** START PROVIDED DATA **
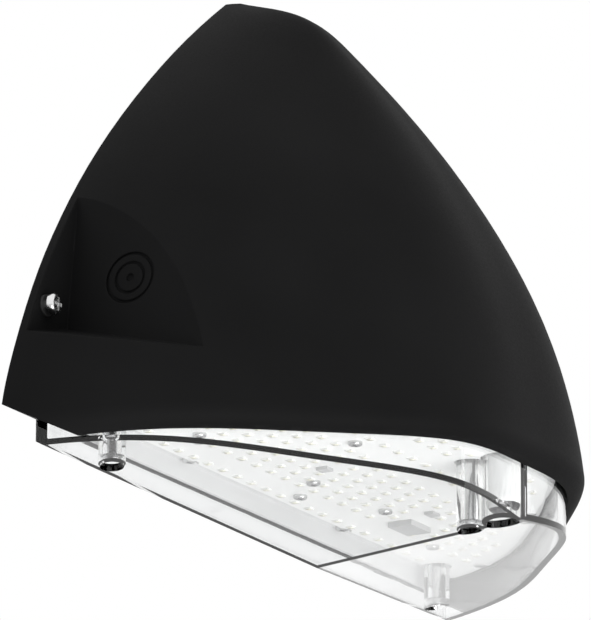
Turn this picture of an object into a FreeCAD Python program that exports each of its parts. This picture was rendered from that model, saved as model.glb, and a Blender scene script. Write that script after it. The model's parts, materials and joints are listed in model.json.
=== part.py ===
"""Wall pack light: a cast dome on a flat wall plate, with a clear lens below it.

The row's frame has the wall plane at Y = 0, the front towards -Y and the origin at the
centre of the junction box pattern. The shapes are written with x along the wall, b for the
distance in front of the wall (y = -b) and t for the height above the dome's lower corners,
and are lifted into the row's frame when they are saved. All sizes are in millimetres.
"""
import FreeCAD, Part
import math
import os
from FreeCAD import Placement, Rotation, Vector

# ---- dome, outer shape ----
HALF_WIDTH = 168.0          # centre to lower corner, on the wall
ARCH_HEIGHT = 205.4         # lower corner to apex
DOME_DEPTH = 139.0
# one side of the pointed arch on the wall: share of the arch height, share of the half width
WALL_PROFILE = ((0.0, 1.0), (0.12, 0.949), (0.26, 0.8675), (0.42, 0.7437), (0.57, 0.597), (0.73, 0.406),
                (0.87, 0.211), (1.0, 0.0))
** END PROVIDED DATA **
** START PROVIDED DATA **
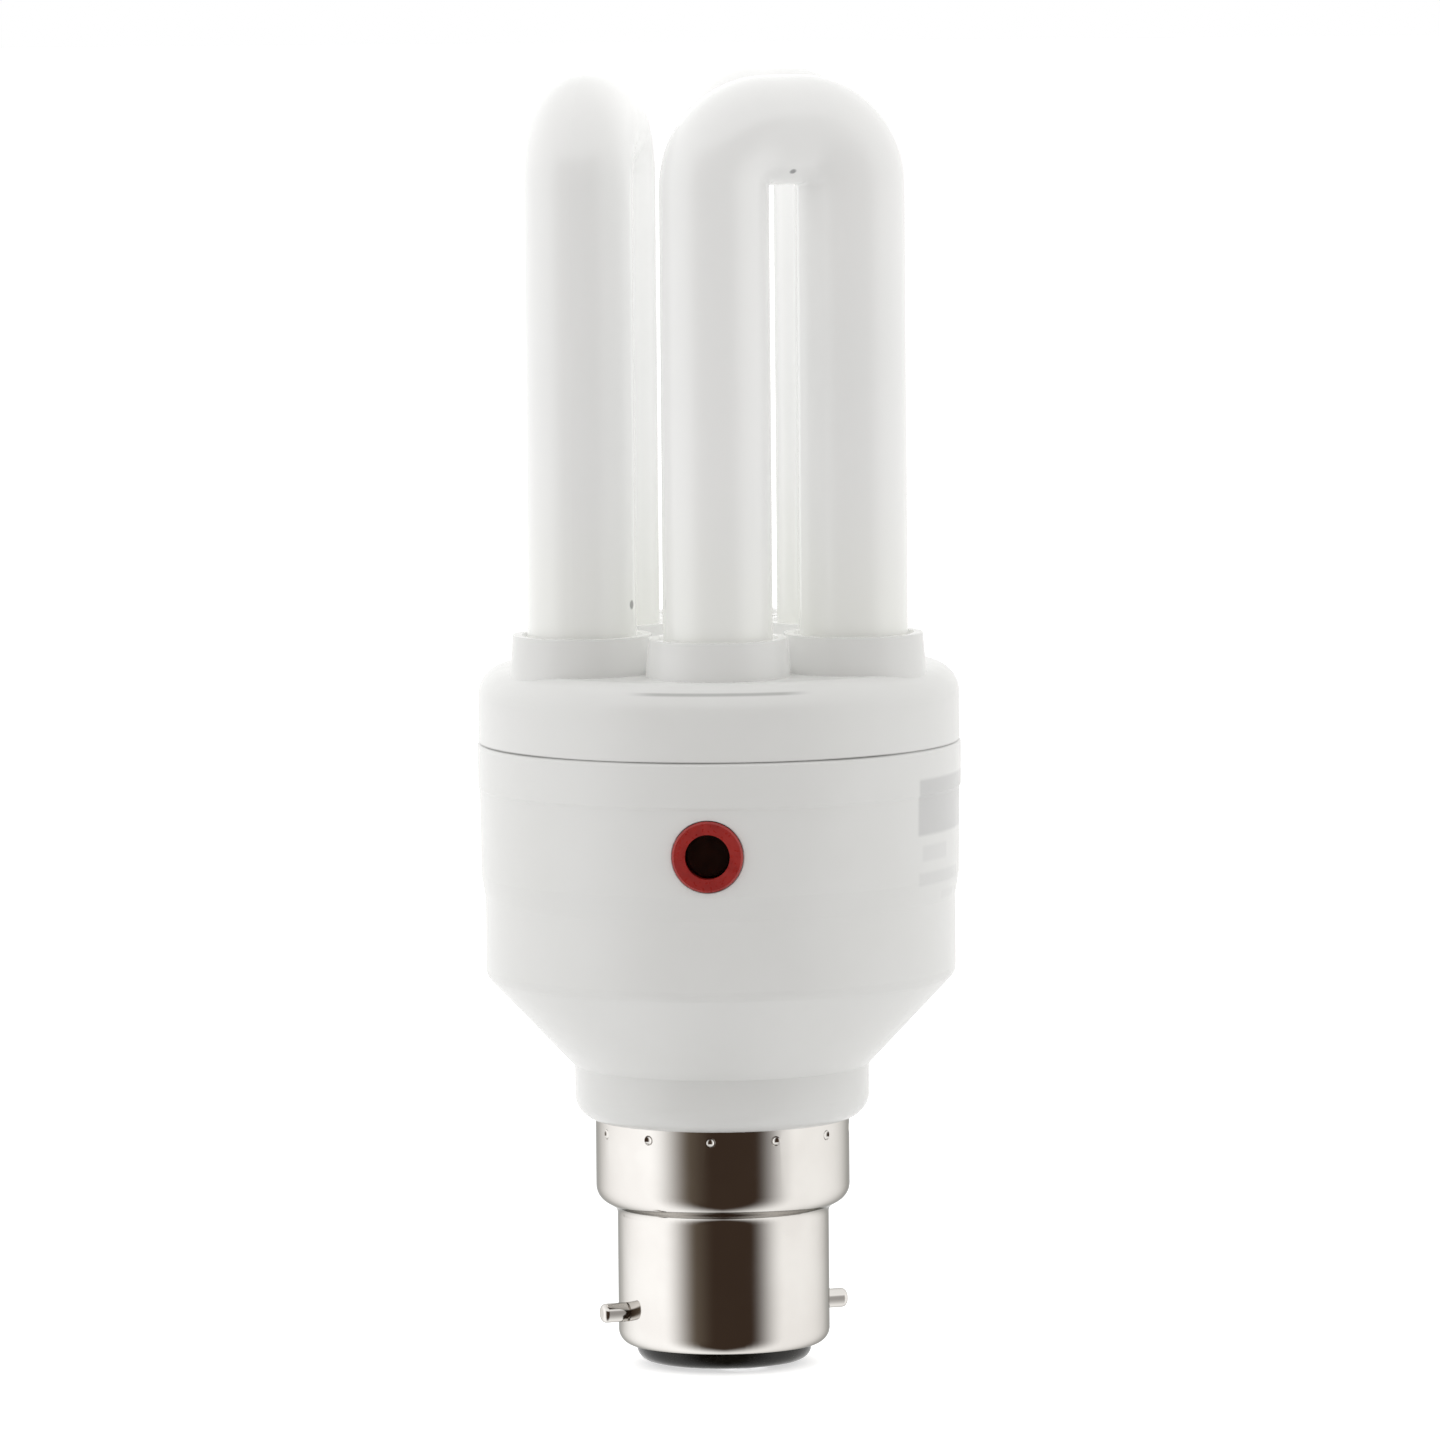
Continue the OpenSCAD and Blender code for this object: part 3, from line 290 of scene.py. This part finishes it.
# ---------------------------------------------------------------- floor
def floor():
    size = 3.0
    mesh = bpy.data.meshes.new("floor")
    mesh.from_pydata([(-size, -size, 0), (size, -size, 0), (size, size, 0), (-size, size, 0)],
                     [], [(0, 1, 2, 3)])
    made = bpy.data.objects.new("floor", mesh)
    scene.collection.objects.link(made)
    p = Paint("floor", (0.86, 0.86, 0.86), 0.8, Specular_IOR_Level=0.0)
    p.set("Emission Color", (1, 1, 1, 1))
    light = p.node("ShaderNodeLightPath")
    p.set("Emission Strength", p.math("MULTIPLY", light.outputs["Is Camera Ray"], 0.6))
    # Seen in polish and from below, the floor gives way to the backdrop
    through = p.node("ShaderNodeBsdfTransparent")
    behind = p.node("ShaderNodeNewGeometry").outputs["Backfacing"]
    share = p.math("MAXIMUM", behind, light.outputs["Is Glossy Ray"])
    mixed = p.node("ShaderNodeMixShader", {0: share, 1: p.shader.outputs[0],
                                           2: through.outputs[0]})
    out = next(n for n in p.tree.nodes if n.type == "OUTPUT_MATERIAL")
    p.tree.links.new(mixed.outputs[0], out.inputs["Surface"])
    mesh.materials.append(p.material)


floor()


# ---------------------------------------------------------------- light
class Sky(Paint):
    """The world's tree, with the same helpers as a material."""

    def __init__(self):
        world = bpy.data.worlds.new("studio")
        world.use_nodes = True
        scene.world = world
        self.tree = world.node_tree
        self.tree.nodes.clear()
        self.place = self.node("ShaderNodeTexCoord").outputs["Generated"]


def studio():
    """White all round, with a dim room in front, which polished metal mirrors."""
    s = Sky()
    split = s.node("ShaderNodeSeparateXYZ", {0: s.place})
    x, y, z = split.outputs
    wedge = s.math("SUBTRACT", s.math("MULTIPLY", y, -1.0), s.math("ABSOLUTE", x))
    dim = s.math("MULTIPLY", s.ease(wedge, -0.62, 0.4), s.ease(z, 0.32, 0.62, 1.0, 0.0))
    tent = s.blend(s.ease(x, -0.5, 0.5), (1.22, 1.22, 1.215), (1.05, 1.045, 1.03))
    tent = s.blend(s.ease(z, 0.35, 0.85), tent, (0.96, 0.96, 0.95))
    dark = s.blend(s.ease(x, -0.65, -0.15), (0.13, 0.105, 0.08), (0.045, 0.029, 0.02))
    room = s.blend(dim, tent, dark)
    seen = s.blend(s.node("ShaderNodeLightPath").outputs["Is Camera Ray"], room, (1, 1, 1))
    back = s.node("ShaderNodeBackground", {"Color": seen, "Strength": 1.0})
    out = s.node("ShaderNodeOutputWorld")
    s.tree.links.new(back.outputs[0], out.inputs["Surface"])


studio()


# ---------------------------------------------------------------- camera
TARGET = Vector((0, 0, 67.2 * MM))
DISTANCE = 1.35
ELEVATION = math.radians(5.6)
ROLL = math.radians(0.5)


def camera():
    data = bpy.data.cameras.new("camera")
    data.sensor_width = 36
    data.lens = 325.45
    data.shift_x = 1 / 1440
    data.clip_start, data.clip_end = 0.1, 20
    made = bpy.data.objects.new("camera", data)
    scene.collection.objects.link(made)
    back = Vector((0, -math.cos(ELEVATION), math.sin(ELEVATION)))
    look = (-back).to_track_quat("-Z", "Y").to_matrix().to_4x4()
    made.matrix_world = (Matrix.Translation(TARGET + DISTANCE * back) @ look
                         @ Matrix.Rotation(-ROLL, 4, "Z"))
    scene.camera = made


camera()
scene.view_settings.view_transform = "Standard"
** END PROVIDED DATA **
## WORK TO DO:
Check each line of the records above for the string "FreeCAD", and report every line that has it.

## RESPONSE:
Turn this picture of an object into a FreeCAD Python program that exports each of its parts. This picture was rendered from that model, saved as model.glb, and a Blender scene script. Write that script after it. The model's parts, materials and joints are listed in model.json.
import FreeCAD, Part
from FreeCAD import Placement, Rotation, Vector